Create and work on an experimental branch:
$ git branch experiment
$ git checkout experiment
$ echo "Some crazy idea" > experiment.txt
$ git add experiment.txt
$ git commit -m "Trying something new"
$ git slog
Work on the master branch:
$ git checkout master
$ git slog
$ echo "Work goes on in master..." >> file-newname.txt
$ git add file-newname.txt
$ git commit -m "The mainline keeps moving"
$ git slog
Now merge experimental branch:
$ ls
$ git merge experiment
$ git slog
Note
We’ve seen that Git has multiple ways for referring to a commit.
- Using the full hash, which you can find using
git log
- Using the first few characters of the hash (as long as there is no ambiguity)
- Using a head label (e.g.,
HEAD
ormaster
) - Relative to a specified commit (e.g.,
HEAD^
is the parent of the current head commit)
Using remotes as a single user¶
We are now going to introduce the concept of a remote repository: a pointer to another copy of the repository that lives on a different location. This can be simply a different path on the filesystem or a server on the internet.

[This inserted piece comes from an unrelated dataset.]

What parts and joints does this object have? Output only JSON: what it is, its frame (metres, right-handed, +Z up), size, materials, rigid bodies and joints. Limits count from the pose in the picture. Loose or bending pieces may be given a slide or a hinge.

For this discussion, we’ll be using remotes hosted on the GitHub.com service, but you can equally use other services like BitBucket or Gitorious as well as host your own.
$ git remote -v
Since the above cell didn’t produce any output after the
git remote -v
call, it means we have no remote repositories
configured. We will now proceed to do so.
Once logged into GitHub, go to
the new repository page and make a
repository called test
. Do not check the box that says
Initialize this repository with a README
, since we already have an
existing repository here. That option is useful when you’re starting
first at GitHub and don’t have a repository made already on a local computer.
We can now follow the instructions from the next page:
$ git remote add origin git@github.com:jarrodmillman/test.git
$ git push -u origin master
Let’s see the remote situation again:
$ git remote -v
We can now see this repository publicly on GitHub.
Let’s see how this can be useful for backup and syncing work between two different computers. I’ll simulate a 2nd computer by working in a different directory...
$ cd ~/src/
Here I clone my ‘test’ repository but with a different name, test2, to simulate a 2nd computer:
$ git clone git@github.com:jarrodmillman/test.git test2
$ cd test2
$ pwd
$ git remote -v
Let’s now make some changes in one ‘computer’ and synchronize them on the second.
First I switch directories to simulate working on computer #2:
$ cd ~/src/test2
$ echo "More new content on my experiment" >> experiment.txt
$ git add experiment.txt
$ git commit -m "More work, on machine #2"
Now we put this new work up on the GitHub server so it’s available from the internet:
$ git push
Now let’s fetch that work from machine #1. Again, I first change directories to simulate working from my other machine:
$ cd ~/src/demo
$ git pull
Conflict management¶
While git is very good at merging, if two different branches modify the same file in the same location, it simply can’t decide which change should prevail. At that point, human intervention is necessary to make the decision. Git will help you by marking the location in the file that has a problem, but it’s up to you to resolve the conflict. Let’s see how that works by intentionally creating a conflict.
We start by creating a branch and making a change to our experiment file:
$ git branch trouble
$ git checkout trouble
$ echo "This is going to be a problem..." >> experiment.txt
$ git add experiment.txt
$ git commit -m "Changes in the trouble branch"
And now we go back to the master branch, where we change the same file:
$ git checkout master
$ echo "More work on the master branch..." >> experiment.txt
$ git add experiment.txt
$ git commit -m "Mainline work"``
So now let’s see what happens if we try to merge the trouble
branch
into master
:
$ git merge trouble
Let’s see what git has put into our file:
$ cat experiment.txt
Some crazy idea
<<<<<<< HEAD
More work on the master branch...
=======
This is going to be a problem...
>>>>>>> trouble
At this point, we go into the file with a text editor, decide which
changes to keep, and make a new commit that records our decision. To
automate my edits, I use the sed
command:
$ sed -i '/^</d' experiment.txt
$ sed -i '/^>/d' experiment.txt
$ sed -i '/^=/d' experiment.txt
I’ve now made the edits, in this case I decided that both pieces of text were useful, so I just accepted both additions:
$ cat experiment.txt
Some crazy idea
More work on the master branch...
This is going to be a problem..
Let’s then make our new commit:
$ git add experiment.txt
$ git commit -m "Completed merge of trouble, fixing conflicts along the way"
$ git slog
Note
While it’s a good idea to understand the basics of fixing merge conflicts by hand, in some cases you may find the use of an automated tool useful. Git supports multiple merge tools: a merge tool is a piece of software that conforms to a basic interface and knows how to merge two files into a new one. Since these are typically graphical tools, there are various to choose from for the different operating systems, and as long as they obey a basic command structure, git can work with any of them.